La propuesta enviada al Congreso de la Unión busca restringir aspectos esenciales del amparo. Entre los puntos más preocupantes se encuentran:

- La reducción de los supuestos en que procede el amparo contra normas generales, lo que limita la posibilidad de cuestionar leyes contrarias a la Constitución.
- La supresión o debilitamiento de los efectos generales de las sentencias, regresando a un esquema estrictamente individual que impide corregir de raíz normas inconstitucionales.
- La restricción de la suspensión del acto reclamado, dejando a los quejosos sin protección cautelar frente a daños irreparables.
- La acotación del concepto de interés legítimo, lo que dificultará que colectivos, comunidades y organizaciones defiendan sus derechos ante megaproyectos o políticas públicas de alto impacto.

El debilitamiento del amparo tiene efectos concatenados.

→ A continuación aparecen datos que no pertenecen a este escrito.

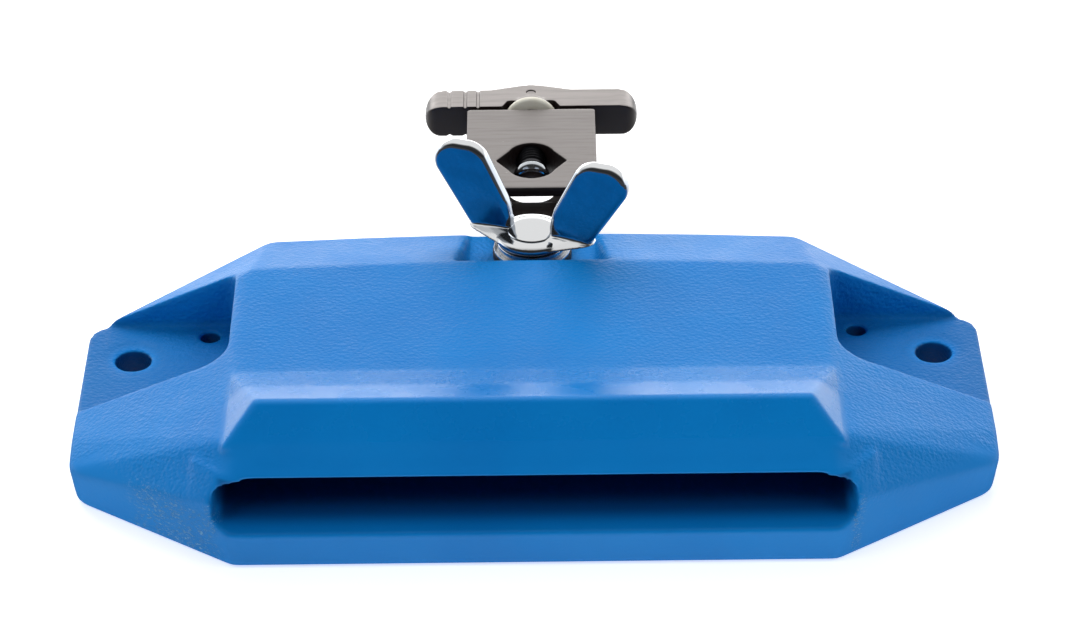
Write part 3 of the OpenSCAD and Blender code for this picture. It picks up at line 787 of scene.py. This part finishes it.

Al limitar los efectos generales, se obliga a que cada ciudadano litigue individualmente, saturando el sistema judicial y fragmentando la protección. Al restringir la suspensión, se abren las puertas a daños consumados —medioambientales, patrimoniales o de salud— que después resultan irreparables. Y al reducir el interés legítimo, se cercena la posibilidad de que comunidades enteras puedan defenderse frente a proyectos que transforman su territorio.

El artículo 1 constitucional obliga al Estado a garantizar el principio de progresividad de los derechos humanos. Cualquier reforma que implique un retroceso directo en el acceso a la justicia es inconstitucional. La iniciativa, en su diseño actual, vulnera el derecho de toda persona a contar con un recurso judicial efectivo, principio reconocido en el artículo 25 de la Convención Americana. De aprobarse, México se colocaría en una posición de incumplimiento internacional y debilitaría sus propios contrapesos institucionales.

El debate sobre el amparo no puede separarse del contexto político. En paralelo, corre una reforma judicial que pone en duda la independencia de jueces y magistrados. Si los órganos encargados de conceder o negar amparos están sujetos a presiones políticas o a procesos de designación partidizados, la efectividad del amparo se vuelve ilusoria. El riesgo es un doble golpe: un amparo jurídicamente debilitado y jueces institucionalmente vulnerables.

La iniciativa presidencial para reformar la Ley de Amparo no es un ajuste técnico, sino una reconfiguración del equilibrio entre ciudadanos y poder público. Si se aprueba, el amparo dejará de ser el escudo efectivo frente a actos de autoridad arbitrarios para convertirse en un recurso limitado, fragmentado y de menor eficacia. El costo sería la erosión del derecho humano a la protección judicial y el debilitamiento del último contrapeso real frente al poder del Estado.